TASK PROMPT:
Show each line of the data below that has the string "Blender" in it.

EXERCISE DATA:
========================

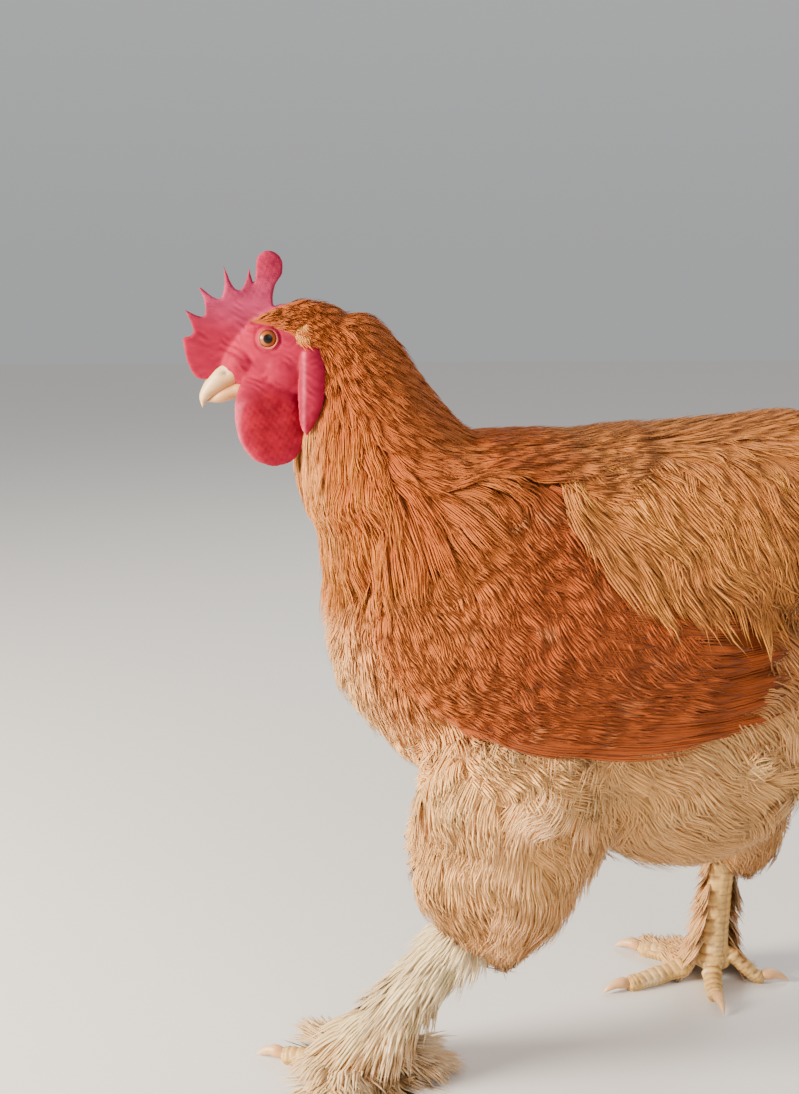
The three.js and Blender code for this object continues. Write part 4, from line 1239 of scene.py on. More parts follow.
# %% Thighs


def thigh_flow(name):
    hock = HOCKS[name]

    def flow(points):
        return unit(hock - points) + np.array([0, 0, -0.7])

    return flow


def thigh_size(name):
    """Shorter and narrower near the hock, so that the feathers end there in a point."""
    hock = HOCKS[name]

    def size(points):
        length = np.clip(0.85 * np.linalg.norm(hock - points, axis=-1) + 4, 10, 40)
        return length, 18 * np.sqrt(length / 40)

    return size


def thigh_tips(points):
    return mix(down_tips(points), HOCK, 0.9 * rise_between(-points[:, 2], -150, -85))


for side_name in SIDES:
    thigh = lay_coat(
        f"thigh_{side_name}_coat", SEEDS["thigh"] + len(side_name), THIGHS[side_name], SKIN_TREE,
        spacing=11.6, u_range=(0.03, 0.995), flow=thigh_flow(side_name), size=thigh_size(side_name),
        tips=thigh_tips, **LOOSE,
    )
    dress(thigh, "pale_down", FLUFF)

# %% [markdown]
# ## Hackle and saddle
# The hackle is a cape of long narrow feathers from the crown to the shoulders. It is laid
# on the neck's skin and carried on over breast, wings and back. The saddle's feathers
# start along the back and stream down over the wings and the root of the tail.

# %% Outer surface that hackle and saddle lie on
CAPE = rail_form(
    top=NAPE_RAIL + [(117, 408), (136, 400)],
    bottom=THROAT_RAIL + [(-1, 377), (6, 357), (14, 338)],
    half=NECK_HALF + [58, 73, 85],
)
CAPE_SHELL = rail_form(
    top=NAPE_RAIL + [(117, 408), (110, 380)],
    bottom=THROAT_RAIL + [(0, 378), (12, 362), (90, 370)],
    half=NECK_HALF + [58, 73, 0],
)
WING_TOP = 104.0
WING_TOP_AT = (150, 300)
FALL_BACK, FALL_FRONT, FALL_OVER, FALL_UNDER = 0.0006, 0.0022, 0.0028, 0.002


def wing_sheet(y, z):
    """How far out the folded wing's sheet lies, at a place in the side view.

    It stands out most at one place, and falls off each way with the square of the distance.
    """
    back, over = y - WING_TOP_AT[0], z - WING_TOP_AT[1]
    back, front = np.maximum(0, back), np.maximum(0, -back)
    over, under = np.maximum(0, over), np.maximum(0, -over)
    lengthwise = WING_TOP - FALL_BACK * back**2 - FALL_FRONT * front**2
    return lengthwise - FALL_OVER * over**2 - FALL_UNDER * under**2


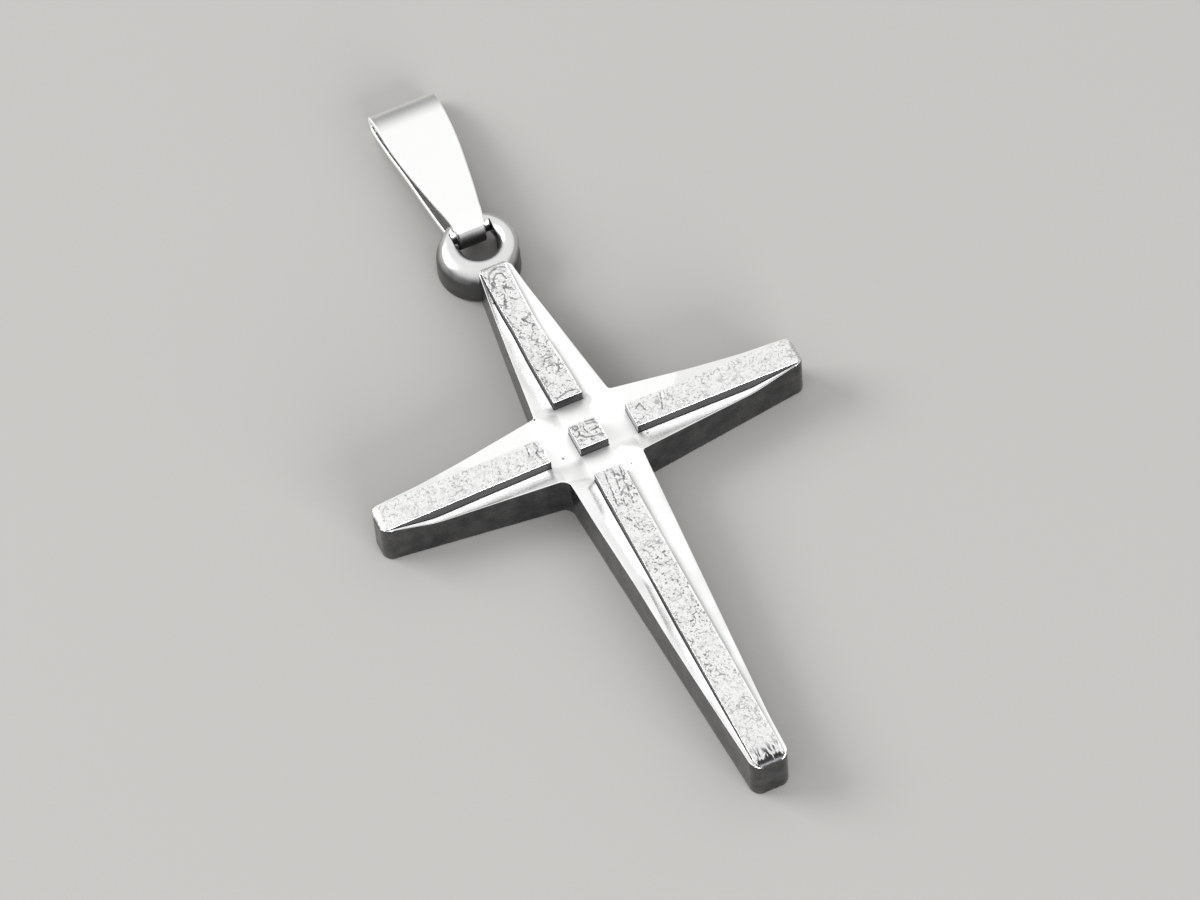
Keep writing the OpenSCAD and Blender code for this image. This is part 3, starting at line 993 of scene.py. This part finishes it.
def walled_section(size, cos, sin):
    """The section with its wall: as the rim above its middle, and from there down to the flat back."""
    cz, wire, hole = size.centre[2] / MM, size.rim_wire / MM / 2, size.hole_radius / MM
    mid = hole + wire
    shift, wall_r = size.wall_shift / MM, size.wall_radius / MM
    off = -shift * (cos + sin)
    reach = off + np.sqrt(np.maximum(off * off - 2 * shift * shift + wall_r ** 2, 0))

    span = np.linspace(0, 1, SECTION_LINES // 2 + 1)
    fall = np.clip((span - RIM_SHARE) / (1 - RIM_SHARE), 0, 1)
    level = np.where(span < RIM_SHARE, cz + wire * np.cos(span / RIM_SHARE * math.pi / 2), cz * (1 - fall))
    rise = np.sqrt(np.maximum(wire ** 2 - (level - cz) ** 2, 0))
    up = np.clip((level - SHOULDER) / (cz + wire - SHOULDER), 0, 1)
    wall = mid + (reach - mid) * np.sqrt(1 - up ** 2) - rounded(level, EYELET_FOOT)
    outside = np.maximum(mid + rise, wall)

    bore = hole + BORE_GAP
    inside = np.where(level > cz - 0.3 * wire, mid - rise, bore)
    inside = np.minimum(inside, np.maximum(mid - rise, bore)) + rounded(level, BORE_FOOT)
    inside = np.repeat(inside[None, :], len(cos), 0)
    return np.concatenate([outside, inside[:, -1:0:-1]], 1), np.concatenate([level, level[-1:0:-1]])


def eyelet_mesh(size, bail):
    """A ring whose section changes round it: a round rim, and a wall below it that is open for the strap."""
    cx, cy, cz = (v / MM for v in size.centre)
    wire = size.rim_wire / MM / 2
    mid = size.hole_radius / MM + wire
    around = np.radians(np.linspace(0, 360, RING_LINES + 1)[:-1])
    cos, sin = np.cos(around)[:, None], np.sin(around)[:, None]
    rim_r, rim_z = rim_section(mid, wire, cz)
    walled_r, walled_z = walled_section(size, cos, sin)

    # The wall is open at the far side, where the strap's back leaf passes.
    x, y = walled_r * cos, walled_r * sin
    beside = smooth(np.abs(x), OPEN_HALF, OPEN_HALF + OPEN_SLOPE)
    closed = np.maximum(beside, smooth(-y, -OPEN_FROM, -OPEN_FROM + OPEN_SLOPE))
    r = closed * walled_r + (1 - closed) * rim_r
    z = closed * walled_z + (1 - closed) * rim_z

    # The strap runs in a seat that is cut into the far half of the rim, wide enough for the whole swing.
    seat = bail.loop_inside / MM - SEAT_GAP
    seat_y = HINGE.y / MM - np.sqrt(np.maximum(seat ** 2 - (z - HINGE.z / MM) ** 2, 0))
    room = np.where(cos < 0, cx - SEAT_MIDDLE + SEAT_HALF, SEAT_MIDDLE + SEAT_HALF - cx)
    edge = np.minimum(room / np.maximum(np.abs(cos), 1e-6), (seat_y - cy) / np.maximum(sin, 1e-6))
    cut = smooth(cy + edge * sin, SEAT_FROM, SEAT_FROM + SEAT_SLOPE) * (sin > 0)
    within = (r < edge) & ((z > cz) | (closed < 0.5))
    crest = np.sqrt(np.maximum(wire ** 2 - np.maximum(edge - mid, 0) ** 2, 0))
    z = z - np.sign(z - cz) * np.maximum(np.abs(z - cz) - crest, 0) * cut * within
    r = r + np.maximum(edge - r, 0) * cut
    points = np.stack([cx + r * cos, cy + r * sin, z], -1)

    rows, cols = points.shape[:2]
    wrapped = np.concatenate([points, points[:1]], 0)
    wrapped = np.concatenate([wrapped, wrapped[:, :1]], 1)
    return weld(wrapped.reshape(-1, 3), grid_faces(rows + 1, cols + 1, 0).tolist(), {}, EYELET_WELD)


class PENDANT_OT_eyelet(bpy.types.Operator):
    """Make the eyelet that is soldered to the upper arm"""

    bl_idname = "pendant.eyelet"
    bl_label = "Eyelet"

    def execute(self, context):
        scene = context.scene
        obj = show("eyelet", eyelet_mesh(scene.pendant_eyelet, scene.pendant_bail))
        obj.data.materials.append(eyelet_silver(scene.pendant_finish))
        finish_piece(obj, "cross", "cross", 45)
        return {"FINISHED"}


# The strap bail

# Half the strap's width along it, as measured: the place between the hole's end and the fold's outside, as a
# share of the length, and the share of the widest half.
STRAP_OUTLINE = (
    (0.0, 0.39), (0.035, 0.425), (0.065, 0.455), (0.1, 0.49), (0.15, 0.535), (0.22, 0.607), (0.3, 0.68),
    (0.4, 0.765), (0.5, 0.845), (0.6, 0.912), (0.7, 0.958), (0.8, 0.985), (0.9, 1.0), (1.0, 1.0),
)
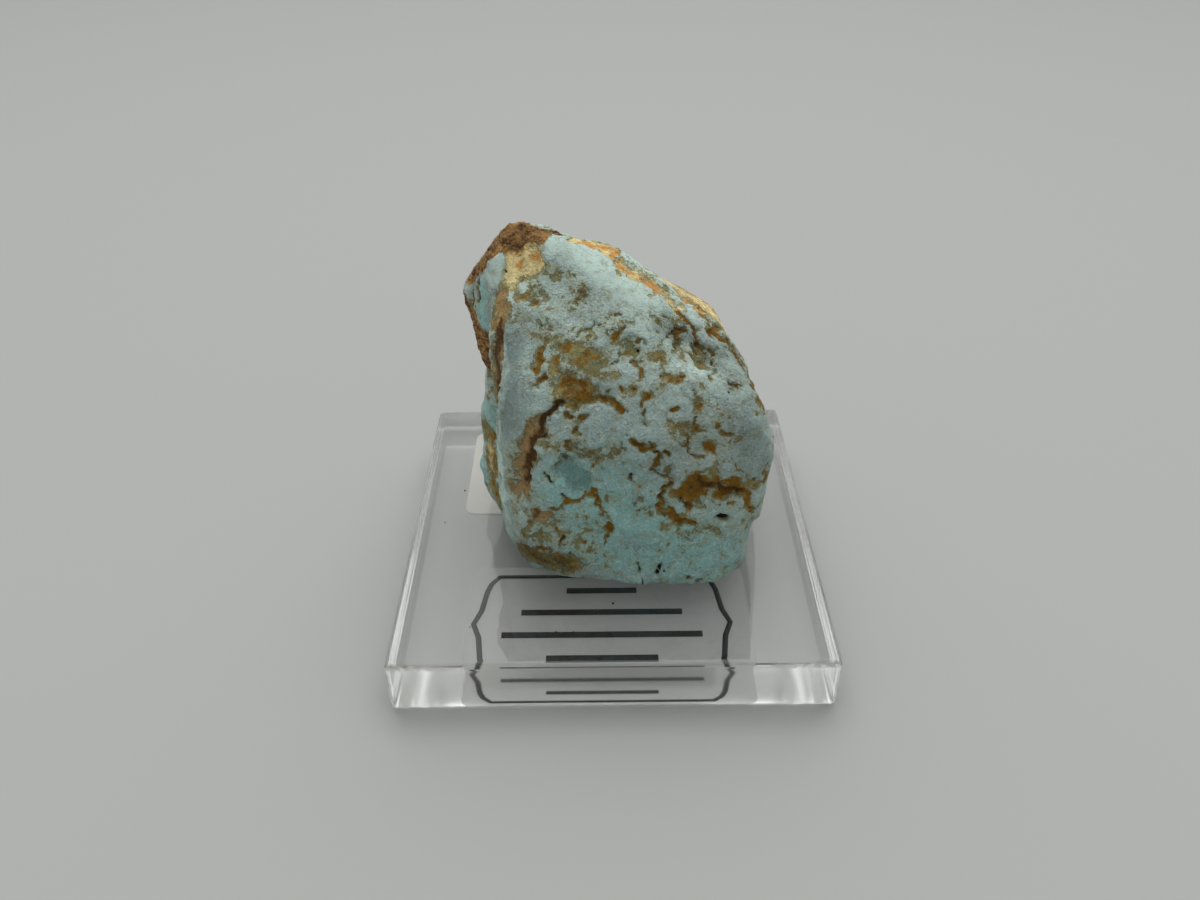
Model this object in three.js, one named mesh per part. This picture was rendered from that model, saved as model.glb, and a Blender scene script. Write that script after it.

========================

REPLY:
The three.js and Blender code for this object continues. Write part 4, from line 1239 of scene.py on. More parts follow.
Keep writing the OpenSCAD and Blender code for this image. This is part 3, starting at line 993 of scene.py. This part finishes it.
Model this object in three.js, one named mesh per part. This picture was rendered from that model, saved as model.glb, and a Blender scene script. Write that script after it.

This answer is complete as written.